The cool thing about it is that the older person A would be able to step into the past by entering the wormhole, while the younger person B could step into the future.



Problems with Time Travel


If we are ever able to develop a workable theory for time travel, we would open up the ability to create very complicated problems called paradoxes. A paradox is defined as something that contradicts itself.

 

Here are two common examples:

  • Let's say, for the sake of argument, that you could travel back to a time before you were born. The mere fact that you could exist in a time before you were born creates a paradox. If you were born in 1960, how could you exist in 1955?
     

  • Possibly the most famous paradox is the grandfather paradox. What would happen if a time traveler went back and killed one of his or her ancestors before the traveler was born? If the person killed his or her grandfather, then how could that person be alive to go back and kill his or her grandfather? If we could change the past, it would create an infinite number of paradoxes.
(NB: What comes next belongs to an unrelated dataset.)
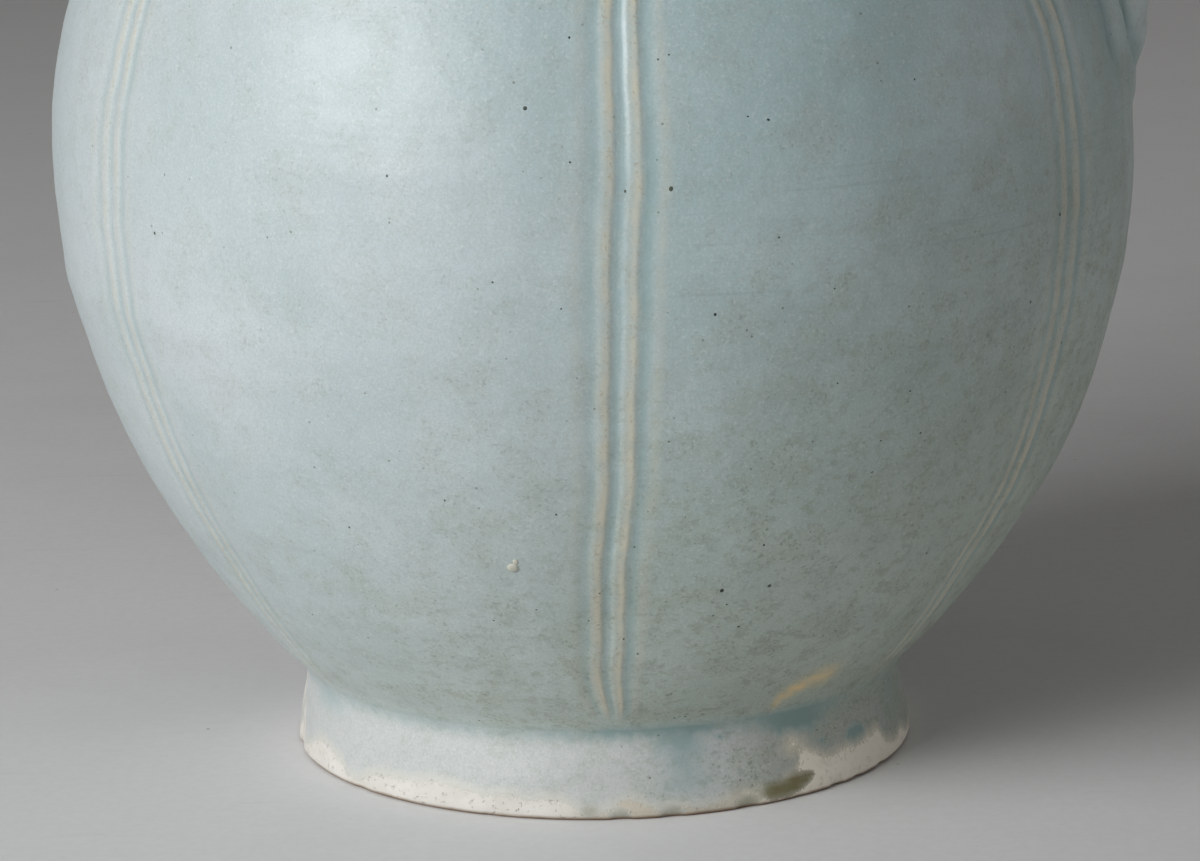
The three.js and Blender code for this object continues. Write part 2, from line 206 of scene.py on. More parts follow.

Another theory regarding time travel brings up the idea of parallel universes, or alternative histories. Let's say that you do travel back to meet your grandfather when he was a boy. In the theory of parallel universes, you may have traveled to another universe, one that is similar to ours, but has a different succession of events.

 

For instance, if you were to travel back in time and kill one of your ancestors, you've only killed that person in one universe, which is no longer the universe that you exist in. And if you then try to travel back to your own time, you may end up in another parallel universe and never be able to get back to the universe you started in.


The idea here is that every action causes the creation of a new universe, and that there are an infinite number of universes that exist. When you killed your ancestor, you created a new universe, a universe that was identical to your own up until the time you changed the original succession of events.

Confused yet?

 

Welcome to the world of time travel. Just imagine how complicated the ticket prices will be.